Today, I read about the trial of the men convicted of killing 130 people, in a terrorist attack in Paris nearly 7 years ago.
As the trial ends, it brings a difficult future for the family of Nick Alexander, the only British victim.

His sister Zoe, says that she refuses to hate the terrorists.
Each day for 10 months she has been listening to the evidence of what happened in Paris on the night of November 13th, 2015 – the night that her brother Nick was shot dead.
Zoe knew that it was important to be in the same room as her younger brother’s killers (14 of the 20 of them).
She was struck by how similar in age they were to Nick, who was 35 when he died.
She feels the futility and enormity of the tragedy.

Giving evidence, Zoe was determined they would learn they had not won. She would never subscribe to the legacy the terrorists wanted to leave, of hate and intolerance.
“We are not at war with you” she told them, “you’re at war with yourselves. I hope you can honestly look inside your heart and say it was worth it.”

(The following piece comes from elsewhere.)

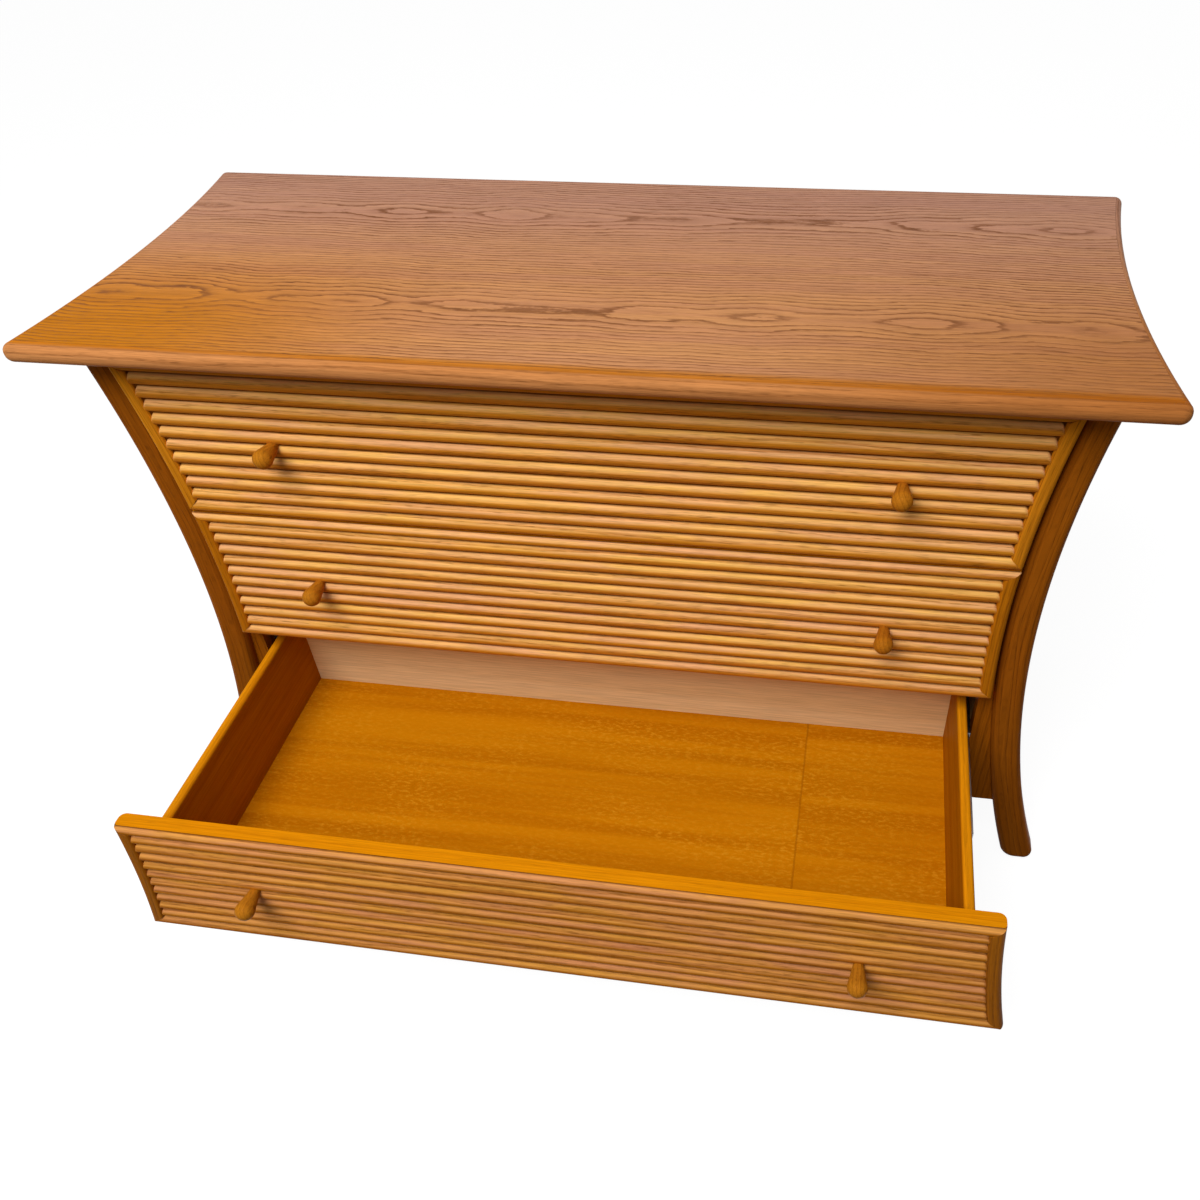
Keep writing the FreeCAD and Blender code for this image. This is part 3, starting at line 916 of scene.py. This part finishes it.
def strip_section():
    """The round of an end strip: how far in from its outer edge, and the depth. At its outer side
    it wraps round the end of the board."""
    steps = quarter_round(1.0)
    end_y = board_front_y + board_front_radius
    outer_depth = end_y - crest_y
    inner_depth = board_front_y - crest_y
    outside = [(strip_outer_round * inset, crest_y + outer_depth * depth)
               for inset, depth in reversed(steps)]
    inside = [(strip_width - strip_inner_round * inset, crest_y + inner_depth * depth)
              for inset, depth in steps]
    return outside + inside + [(board_front_radius, board_front_y), (board_front_radius, end_y)]


def end_strip(z_low):
    """The bowed strip that closes the reeds at the right."""
    rings = []
    for along in spread(0.0, 1.0, bow_steps):
        ring = []
        for inset, y in strip_section():
            share = inset / strip_width
            low = z_low + share * lower_border + mitre_gap
            high = z_low + front_height - share * upper_border - mitre_gap
            z = low + along ** strip_row_power * (high - low)
            offset = front_leg_gap + inset + corner_inset(z - z_low)
            ring.append((bow_x(inner_bow, offset, z), y, z))
        rings.append(ring)
    return ring_form(rings)


def knob(z_low):
    """A turned knob: a straight taper that swells into a ball."""
    ball_y = crest_y - knob_length + knob_ball_radius
    span = math.hypot(crest_y - ball_y, knob_base_radius)
    slope = math.atan2(knob_base_radius, crest_y - ball_y) + math.acos(knob_ball_radius / span)
    touch_radius = knob_ball_radius * math.sin(slope)
    touch_y = ball_y + knob_ball_radius * math.cos(slope)
    taper = (touch_radius - knob_base_radius) / (crest_y - touch_y)
    profile = [(knob_base_radius - taper * (board_front_y - crest_y), board_front_y)]
    profile += [(knob_ball_radius * math.sin(angle), ball_y + knob_ball_radius * math.cos(angle))
                for angle in spread(slope, math.pi - knob_tip_angle, knob_steps)]
    z_middle = z_low + front_height - knob_drop
    turns = spread(0.0, 2 * math.pi, knob_sides)[:-1]
    return ring_form([[(knob_x + radius * math.cos(turn), y, z_middle + radius * math.sin(turn))
                       for turn in turns] for radius, y in profile])


def drawer_front(name, z_low, pulled):
    """The board, its reeds, the strips at their ends and the two knobs. The lowest drawer has a
    darker, browner copy of the reed wood, and the strips darken from drawer to drawer, both as
    painted shade."""
    reed_wood = oak_reed_shaded_low if name == drawer_names[-1] else oak_reed
    z_high = z_low + front_height
    first = z_low + lower_border
    pitch = (front_height - upper_border - lower_border) / reed_count
    bars = [border_reed(z_low, first), border_reed(z_high, z_high - upper_border)]
    bars += [inner_reed(low, low + pitch)
             for low in [first + number * pitch for number in range(reed_count)]]
    piece(name + "_board", [board(z_low)], grain_along_x, [oak_board, oak_gap_shade], name,
          [name + "_front_board"], pulled, board_edge_bevel,
          facing=Vector((0.0, -1.0, 0.0)))
    piece(name + "_reed_bars", bars, grain_along_x, [reed_wood], name, [name + "_reeds"],
          pulled, depth=reed_depth)
    strip_wood = oak_strips_shaded_by_drawer[drawer_names.index(name)]
    piece(name + "_strips", pair(end_strip(z_low)), grain_along(inner_bow, True), [strip_wood],
          name, [name + "_end_strips"], pulled, depth=reed_depth)
    piece(name + "_turned_knobs", pair(knob(z_low)), grain_along_y, [oak_knob], name,
          [name + "_knobs"], pulled)


# Drawer boxes

def wall_ring(near, far, low, high):
    """The section of a wall with its two upper edges rounded."""
    steps = quarter_round(box_edge_radius, box_edge_steps)
    far_round = [(far - inset, high - depth) for inset, depth in reversed(steps)]
    near_round = [(near + inset, high - depth) for inset, depth in steps]
    return [(near, low), (far, low)] + far_round + near_round


def drawer_box(name, z_low, pulled):
    """The sides and the back of a drawer."""
    low = z_low + box_rise
    high = low + box_height
    side_ring = wall_ring(box_inner_x, box_x, low, high)
    right = ring_form([in_front_view(side_ring, y) for y in (board_back_y, box_back_y)])
    for side, form in each_side(right):
        piece(name + "_" + side + "_wall", [form], grain_along_y, [side_wood], name,
              [name + "_" + side + "_side"], pulled)
    back_ring = wall_ring(box_back_y - box_wall, box_back_y, low, high)
    back = ring_form([[(x, y, z) for y, z in back_ring] for x in (-box_inner_x, box_inner_x)])
    piece(name + "_rear_wall", [back], grain_along_x, [back_wood], name, [name + "_back"],
          pulled)


# What keeps the solids' shape

def dress(cad_node, material):
    """Gives a solid that stays its material."""
    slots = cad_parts[cad_node].data.materials
    slots.clear()
    slots.append(material)


def dress_solids():
    """Materials for the rails, the stiles, the back, the cleats, the slides and the bottoms."""
    for cad_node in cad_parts:
        if cad_node.endswith(("slides", "extensions")):
            dress(cad_node, slide_zinc)
        elif cad_node.endswith("_rail"):
            dress(cad_node, inner_across)
        elif cad_node.endswith("_stile"):
            dress(cad_node, leg_upright)
        elif cad_node.endswith("_cleats"):
            dress(cad_node, inner_deep)
        elif cad_node.endswith("_bottom"):
            dress(cad_node, bottom_veneer)
    dress("back_panel", inner_back)


# Camera, light and floor

def photograph_camera():
    """A camera where the photograph's was."""
    data = bpy.data.cameras.new("camera")
    data.lens = camera_lens
    data.sensor_width = camera_sensor
    data.shift_x, data.shift_y = camera_shift
    camera = linked("camera", data)
    turn = Euler([math.radians(angle) for angle in camera_turn])
    camera.matrix_world = Matrix.Translation(camera_place) @ turn.to_matrix().to_4x4()
    bpy.context.scene.camera = camera


def key_lamp():
    """A soft square lamp that looks at the chest."""
    data = bpy.data.lights.new("key", "AREA")
    data.shape = "SQUARE"
    data.size = lamp_size
    data.energy = lamp_power
    turn = (Vector(lamp_aim) - Vector(lamp_place)).to_track_quat("-Z", "Y")
    linked("key", data).matrix_world = Matrix.Translation(lamp_place) @ turn.to_matrix().to_4x4()


def seen_plainly(tree):
    """One for a ray from the camera, a glossy surface or a clear one, and zero for others."""
    path = node(tree, "ShaderNodeLightPath").outputs
    glossy = maths(tree, "MAXIMUM", path["Is Camera Ray"], path["Is Glossy Ray"])
    return maths(tree, "MAXIMUM", glossy, path["Is Transmission Ray"])


def white_world():
    """A surround that looks white and lights the chest less than that."""
    world = bpy.data.worlds.new("surround")
    world.use_nodes = True
    tree = world.node_tree
    shining = tree.nodes["Background"]
    strength = ranged(tree, seen_plainly(tree), 0.0, 1.0, surround_level, 1.0)
    tree.links.new(strength, shining.inputs["Strength"])
    shining.inputs["Color"].default_value = (1.0, 1.0, 1.0, 1.0)
    bpy.context.scene.world = world


def matt(tree, level):
    """A dull grey shader."""
    return node(tree, "ShaderNodeBsdfDiffuse", {"Color": (level, level, level, 1.0)}).outputs[0]


def pale_floor():
    """A floor that looks white and keeps a soft shadow of the chest."""
    corners = [(-floor_reach, -floor_reach, 0.0), (floor_reach, -floor_reach, 0.0),
               (floor_reach, floor_reach, 0.0), (-floor_reach, floor_reach, 0.0)]
    floor = mesh_object("floor", corners, [(0, 1, 2, 3)])
    material = new_material("pale_floor")
    tree = material.node_tree
    glow = node(tree, "ShaderNodeEmission", {"Strength": floor_glow}).outputs[0]
    seen = node(tree, "ShaderNodeAddShader", {0: matt(tree, floor_seen_tone), 1: glow}).outputs[0]
    both = node(tree, "ShaderNodeMixShader",
                {0: seen_plainly(tree), 1: matt(tree, floor_tone), 2: seen})
    tree.links.new(both.outputs[0], tree.nodes["Material Output"].inputs[0])
    floor.data.materials.append(material)


dress_solids()
top_pieces()
legs_and_sides()
for drawer, bottom_z in zip(drawer_names, front_bottoms):
    pulled_out = opening if drawer == "lower_drawer" else 0.0
    drawer_front(drawer, bottom_z, pulled_out)
    drawer_box(drawer, bottom_z, pulled_out)
photograph_camera()
key_lamp()
white_world()
pale_floor()
bpy.context.scene.view_settings.view_transform = "Standard"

The trial didn’t give her closure, “We will never close the door on what happened to Nick because it’s part of our family story.”
Speaking of the terrorists, Zoe said: “I can’t forgive them yet; that would be to condone what they had done, but we have to moved forwards without hate.”
Zoe believes that the only way we can learn from the attackers is to make sure we never join them. You can’t neutralize poison with more poison. If we don’t learn anything from this, it has been a huge and tragic waste.
The family, are now setting up a Nick Alexander Music Trust – to help disadvantaged community groups to come together through music. Zoe says, “Nick’s killers wanted to leave us with fear and hatred and darkness, and we have turned it round.”

Maybe Zoe’s amazing testimony will teach us that, difficult and impossible it can sometimes be, we might find it in our heart to ask for God’s blessing on those we find it difficult to love and in making that a prayer we might find we can take halting steps in the right direction.

Meanwhile may our outreach in love stretch towards little magpies! Vulnerable creation needs that love very much.